Stroke Risk Not Improved After Surgery

Blockage operation may not reduce stroke risk after a mini-stroke

(RxWiki News) Following a mini-stroke patients are at a heightened risk for a stroke.  Many take precautions to make sure that doesn't happen. However, some methods for stroke prevention are not proving to be effective protection.

Surgery to increase blood flow following a mini-stroke does not appear to lower stroke risk over a two-year period as compared to traditional medical therapy.

"Talk to your neurologist about stroke prevention."
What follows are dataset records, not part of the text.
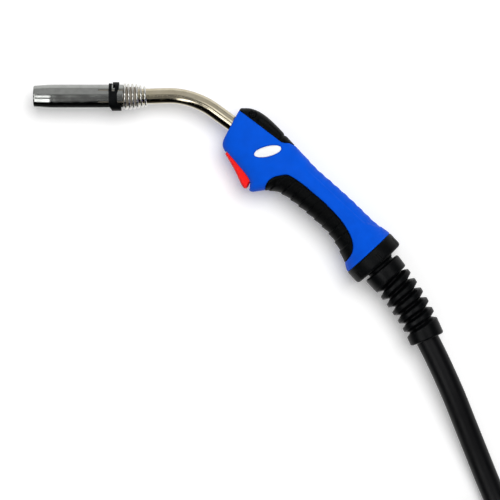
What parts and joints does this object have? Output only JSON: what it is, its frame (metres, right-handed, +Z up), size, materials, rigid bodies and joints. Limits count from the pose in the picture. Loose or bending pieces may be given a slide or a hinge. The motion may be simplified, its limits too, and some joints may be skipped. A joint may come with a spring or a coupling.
{
  "type": "mig welding torch",
  "caption": "Gas-cooled MIG welding torch: bent neck and gas nozzle, two-shell handle with ribbed grips, trigger, swivelling cable with helical bend guard, coiled lead and central connector.",
  "frame": {"origin": "centre of the torch's box (the cord left out) on the surface it lies on", "axes": "+X from the gas nozzle to the cable, +Y from the cable to the neck, +Z up through the left cheek of the handle"},
  "size_m": [0.477, 0.6887, 0.052],
  "materials": {
    "nickel": "satin nickel plate",
    "spring_steel": "bright drawn wire",
    "copper": "machined",
    "brass": "machined",
    "ceramic": "fired, matte",
    "phenolic": "moulded, matte",
    "neck_steel": "bright",
    "liner_steel": "wound wire",
    "blue_shell": "fine moulded grain",
    "black_plastic": "satin",
    "black_rubber": "matte",
    "cable_jacket": "satin",
    "badge_face": "satin",
    "red_plastic": "satin",
    "screw_steel": "turned",
    "switch_plastic": "moulded",
    "plunger_plastic": "moulded"
  },
  "bodies": {
    "torch": {"nozzle_spring": "spring_steel", "contact_tip": "copper", "tip_holder": "brass", "gas_diffuser": "ceramic", "nozzle_seat": "phenolic", "neck_tube": "neck_steel", "neck_insulation": "phenolic", "neck_core": "brass", "wire_liner": "liner_steel", "left_shell": "blue_shell", "right_shell": "blue_shell", "top_cap": "black_plastic", "cap_screw": "screw_steel", "left_grip": "black_rubber", "right_grip": "black_rubber", "badge": "badge_face", "trigger_pin": "screw_steel", "switch_frame": "phenolic", "switch_body": "switch_plastic", "trigger_spring": "spring_steel", "switch_leads": "cable_jacket", "neck_block": "brass", "cable_ferrule": "brass", "handle_cable": "cable_jacket", "cable_nut": "black_plastic"},
    "nozzle": {"gas_nozzle": "nickel", "nozzle_clip": "nickel"},
    "trigger": {"trigger": "red_plastic"},
    "plunger": {"switch_plunger": "plunger_plastic"},
    "cable": {"swivel_ball": "black_plastic", "guard_cable": "cable_jacket", "bend_guard": "black_rubber", "cable_run": "cable_jacket", "cable_coil": "cable_jacket", "cable_tail": "cable_jacket", "plug_guard": "black_rubber", "plug_housing": "black_plastic", "plug_body": "brass", "gas_pipe": "brass", "gas_seal": "black_rubber", "liner_nut": "brass"},
    "hand_nut": {"hand_nut": "black_plastic"},
    "control_pin_1": {"control_pin_1": "brass"},
    "control_pin_2": {"control_pin_2": "brass"}
  },
  "joints": [
    {"name": "nozzle_slide", "type": "slide", "parent": "torch", "child": "nozzle", "axis": [-1, 0, 0], "range_m": [0, 0.09]},
    {"name": "trigger_pivot", "type": "hinge", "parent": "torch", "child": "trigger", "pos_m": [-0.00409, 0.05713, 0.0259], "axis": [0, 0, 1], "range_deg": [0, 5], "stiffness_Nm_per_rad": 1.5, "deforming": ["trigger_spring"]},
    {"name": "plunger_slide", "type": "slide", "parent": "torch", "child": "plunger", "axis": [0.7349, 0.6782, 0], "range_m": [0, 0.00166]},
    {"name": "cable_swivel", "type": "hinge", "parent": "torch", "child": "cable", "pos_m": [0.11951, -0.037, 0.0259], "axis": [0, 0, 1], "range_deg": [-6, 8]},
    {"name": "hand_nut_spin", "type": "hinge", "parent": "cable", "child": "hand_nut", "pos_m": [-0.04, -0.544, 0.026], "axis": [-1, 0, 0], "continuous": true},
    {"name": "control_pin_1_slide", "type": "slide", "parent": "cable", "child": "control_pin_1", "axis": [1, 0, 0], "range_m": [0, 0.003], "stiffness_N_per_m": 600},
    {"name": "control_pin_2_slide", "type": "slide", "parent": "cable", "child": "control_pin_2", "axis": [1, 0, 0], "range_m": [0, 0.003], "stiffness_N_per_m": 600}
  ],
  "couplings": [
    {"joint": "plunger_slide", "follows": "trigger_pivot", "m_per_rad": 0.019}
  ]
}
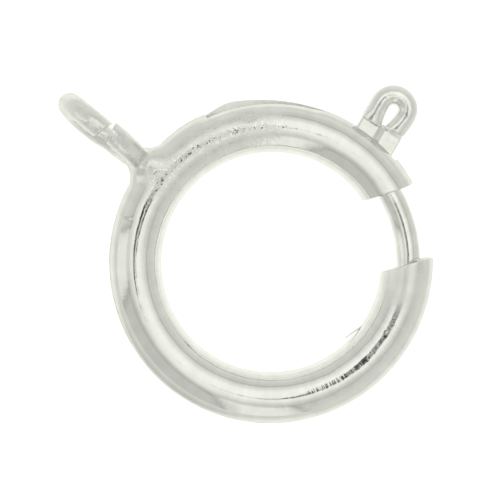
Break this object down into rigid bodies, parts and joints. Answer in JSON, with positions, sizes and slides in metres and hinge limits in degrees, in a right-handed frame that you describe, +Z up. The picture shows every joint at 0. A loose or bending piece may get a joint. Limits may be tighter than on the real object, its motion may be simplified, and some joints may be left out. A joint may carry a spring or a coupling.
{
  "type": "spring ring clasp",
  "caption": "Round jewellery clasp of bent tube with a sprung sliding tongue, a wire thumb trigger in a slot and a soldered attaching ring.",
  "frame": {"origin": "centre of the main ring, on the tube's middle plane", "axes": "+Z up from the surface the clasp lies on; +X and +Y along it, +Y towards the trigger's side. The main ring's own axis leans a little from +Z, because the attaching ring props one side up."},
  "size_m": [0.0185, 0.0167, 0.0053],
  "materials": {
    "silver": "polished silver",
    "spring_steel": "bright drawn wire"
  },
  "bodies": {
    "case": {"ring_body": "silver", "spring": "spring_steel"},
    "slider": {"tongue": "silver", "trigger": "silver"}
  },
  "joints": [
    {"name": "tongue_slide", "type": "hinge", "parent": "case", "child": "slider", "pos_m": [0, 0, 0], "axis": [0.0633, -0.0498, 0.9968], "range_deg": [0, 54], "stiffness_Nm_per_rad": 0.002, "springref_deg": -17.19, "deforming": ["spring"]}
  ]
}
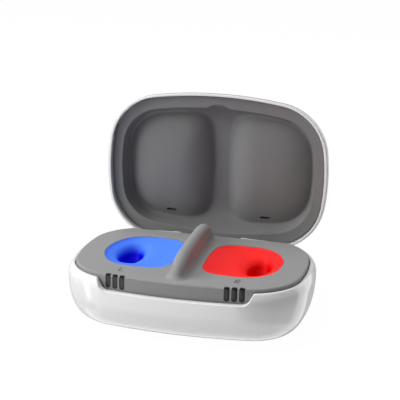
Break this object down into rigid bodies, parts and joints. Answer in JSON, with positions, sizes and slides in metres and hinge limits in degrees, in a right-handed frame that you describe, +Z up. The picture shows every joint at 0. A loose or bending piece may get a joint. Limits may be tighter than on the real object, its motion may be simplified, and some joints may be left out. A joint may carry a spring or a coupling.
{
  "type": "hearing aid charging case",
  "caption": "Rounded clamshell charging case for hearing aids, shown open, with coloured wells, a divider fin, light windows and a padded hinged lid.",
  "frame": {"origin": "centre of the foot pad's underside, where the case stands on a table", "axes": "+Z up, +X to the user's right along the case's width, +Y to the rear where the hinge is; the lid is open at rest"},
  "size_m": [0.106, 0.0955, 0.0909],
  "materials": {
    "white_gloss": "glossy moulded shell",
    "white_hinge": "glossy moulded hinge leaf",
    "grey_matte": "fine textured satin moulding",
    "blue_insert": "satin blue moulding",
    "red_insert": "satin red moulding",
    "pad_rubber": "soft matte rubber",
    "black_plastic": "moulded carrier",
    "board": "circuit board with solder mask",
    "chips": "moulded chip packages",
    "cell_foil": "foil pouch",
    "tape": "foam tape",
    "inlet_steel": "drawn steel shell",
    "steel": "plated steel",
    "magnet": "nickel plated",
    "copper": "wound enamelled wire",
    "ferrite": "pressed ferrite",
    "diode": "light diode package",
    "bush": "low friction bush",
    "window": "tinted light window"
  },
  "bodies": {
    "base": {"base_shell": "white_gloss", "deck": "grey_matte", "left_insert": "blue_insert", "right_insert": "red_insert", "foot_pad": "pad_rubber", "inner_frame": "black_plastic", "main_board": "board", "board_parts": "chips", "battery_cell": "cell_foil", "battery_tape": "tape", "usb_inlet": "inlet_steel", "hinge_pin": "steel", "case_screws": "steel", "frame_screws": "steel", "base_magnets": "magnet", "left_coil": "copper", "left_ferrite": "ferrite", "left_light_board": "board", "left_diodes": "diode", "left_light_1": "window", "left_light_2": "window", "left_light_3": "window", "right_coil": "copper", "right_ferrite": "ferrite", "right_light_board": "board", "right_diodes": "diode", "right_light_1": "window", "right_light_2": "window", "right_light_3": "window"},
    "lid": {"lid_shell": "white_gloss", "lid_liner": "grey_matte", "hinge_barrel": "white_hinge", "left_hinge_bush": "bush", "right_hinge_bush": "bush", "hinge_screws": "steel", "lid_magnets": "magnet"}
  },
  "joints": [
    {"name": "lid_hinge", "type": "hinge", "parent": "base", "child": "lid", "pos_m": [0, 0.0336, 0.0209], "axis": [1, 0, 0], "range_deg": [0, 90.7]}
  ]
}
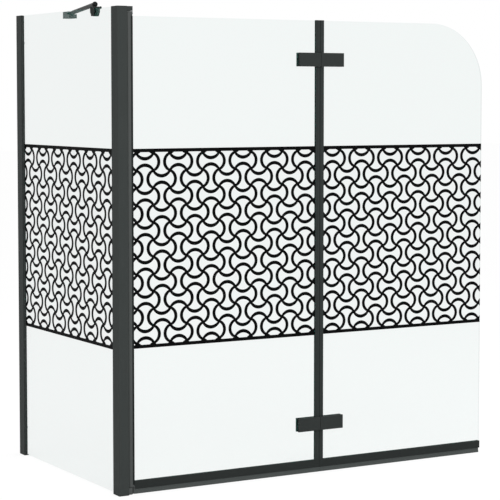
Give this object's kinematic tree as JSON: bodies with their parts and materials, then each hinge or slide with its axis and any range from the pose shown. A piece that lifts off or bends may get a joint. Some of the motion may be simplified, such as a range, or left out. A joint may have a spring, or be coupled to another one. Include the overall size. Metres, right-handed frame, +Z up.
{
  "type": "bath screen",
  "caption": "Folding bath screen: a fixed side pane on a wall profile and corner post, a swinging glass leaf, a second leaf folding on it, and a stay bar.",
  "frame": {"origin": "middle of the screen's footprint, on the bath's rim", "axes": "+X along the front from the corner post to the free edge, +Y from the front to the wall, +Z up"},
  "size_m": [1.2, 0.68, 1.3185],
  "materials": {
    "glass": "gloss",
    "coated_metal": "satin",
    "seal": "matte",
    "wiper": "matte",
    "moulding": "matte",
    "steel": "brushed"
  },
  "bodies": {
    "root": {"bottom_pivot_arm": "coated_metal", "bottom_pivot_pin": "steel", "channel_gaskets": "seal", "channel_lock_screws": "steel", "corner_post": "coated_metal", "glass_channel": "coated_metal", "pivot_arm_screws": "steel", "post_bottom_cap": "moulding", "post_gaskets": "seal", "post_seal": "seal", "post_top_cap": "moulding", "side_glass": "glass", "stay_bar": "coated_metal", "stay_bracket_pin": "steel", "stay_clamp": "coated_metal", "stay_clamp_grub_screw": "steel", "stay_clamp_pads": "seal", "stay_lock_screw": "coated_metal", "stay_swivel_stud": "steel", "stay_wall_bracket": "coated_metal", "thrust_washer": "moulding", "top_pivot_arm": "coated_metal", "top_pivot_pin": "steel", "wall_profile": "coated_metal", "wall_profile_bottom_cap": "moulding", "wall_profile_top_cap": "moulding"},
    "leaf_1": {"bottom_pivot_plug": "moulding", "leaf_1_bottom_rail": "coated_metal", "leaf_1_centre_seal": "seal", "leaf_1_floor_wiper": "wiper", "leaf_1_glass": "glass", "leaf_1_hinge_pads": "seal", "leaf_1_hinge_screws": "steel", "leaf_1_hinge_sleeves": "moulding", "lower_hinge_inner_plate_1": "coated_metal", "lower_hinge_outer_plate_1": "coated_metal", "lower_hinge_pin": "steel", "lower_hinge_washers": "moulding", "swing_gaskets": "seal", "swing_profile": "coated_metal", "top_pivot_plug": "moulding", "upper_hinge_inner_plate_1": "coated_metal", "upper_hinge_outer_plate_1": "coated_metal", "upper_hinge_pin": "steel", "upper_hinge_washers": "moulding"},
    "leaf_2": {"leaf_2_bottom_rail": "coated_metal", "leaf_2_centre_seal": "seal", "leaf_2_floor_wiper": "wiper", "leaf_2_glass": "glass", "leaf_2_hinge_pads": "seal", "leaf_2_hinge_screws": "steel", "leaf_2_hinge_sleeves": "moulding", "lower_hinge_inner_plate_2": "coated_metal", "lower_hinge_outer_plate_2": "coated_metal", "upper_hinge_inner_plate_2": "coated_metal", "upper_hinge_outer_plate_2": "coated_metal"}
  },
  "joints": [
    {"name": "leaf_swing", "type": "hinge", "parent": "root", "child": "leaf_1", "pos_m": [-0.562, -0.3255, 0.65], "axis": [0, 0, -1], "range_deg": [-75, 90]},
    {"name": "leaf_fold", "type": "hinge", "parent": "leaf_1", "child": "leaf_2", "pos_m": [0.034, -0.3153, 0.65], "axis": [0, 0, 1], "range_deg": [0, 180]}
  ]
}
Dr. William J. Powers of the University of North Carolina School of Medicine at Chapel Hill found that the benefits of improved medical therapy effectively outweighed those of an operation for atherosclerotic internal carotid artery occlusion (AICAO), a condition causing about 10 percent of ischemic strokes.

Patients with this condition experience a thickening and blockage of the internal carotid artery, which supplies blood to the brain.

During the Carotid Occlusion Surgery Study researchers enrolled 195 patients with AICAO and insufficient blood flow to the brain, which was identified with a PET scan. Of those, 97 were randomly chosen to receive surgery while the remainder did not.

The trial was conducted at 18 centers in the U.S. and Canada between 2002 and 2010. All participants were recommended to receive medications to treat blood clots and intervention for risk factors. Patients were followed for two years.

In both groups investigators measured the outcome by examining stroke and death rates either 30 days from surgery or randomization, and ipsilateral stroke within two years.

The study was ended early since the results suggested the surgery was not effective in preventing stroke.  At the end of two years, 21 percent of the surgery group had experienced a stroke or died versus 22.7 percent of the group that did not receive surgery. At 30 days, 14.4 percent of the surgery group had a stroke as compared to 12.4 percent in the nonsurgical group.

The research was recently published in the Journal of the American Medical Association.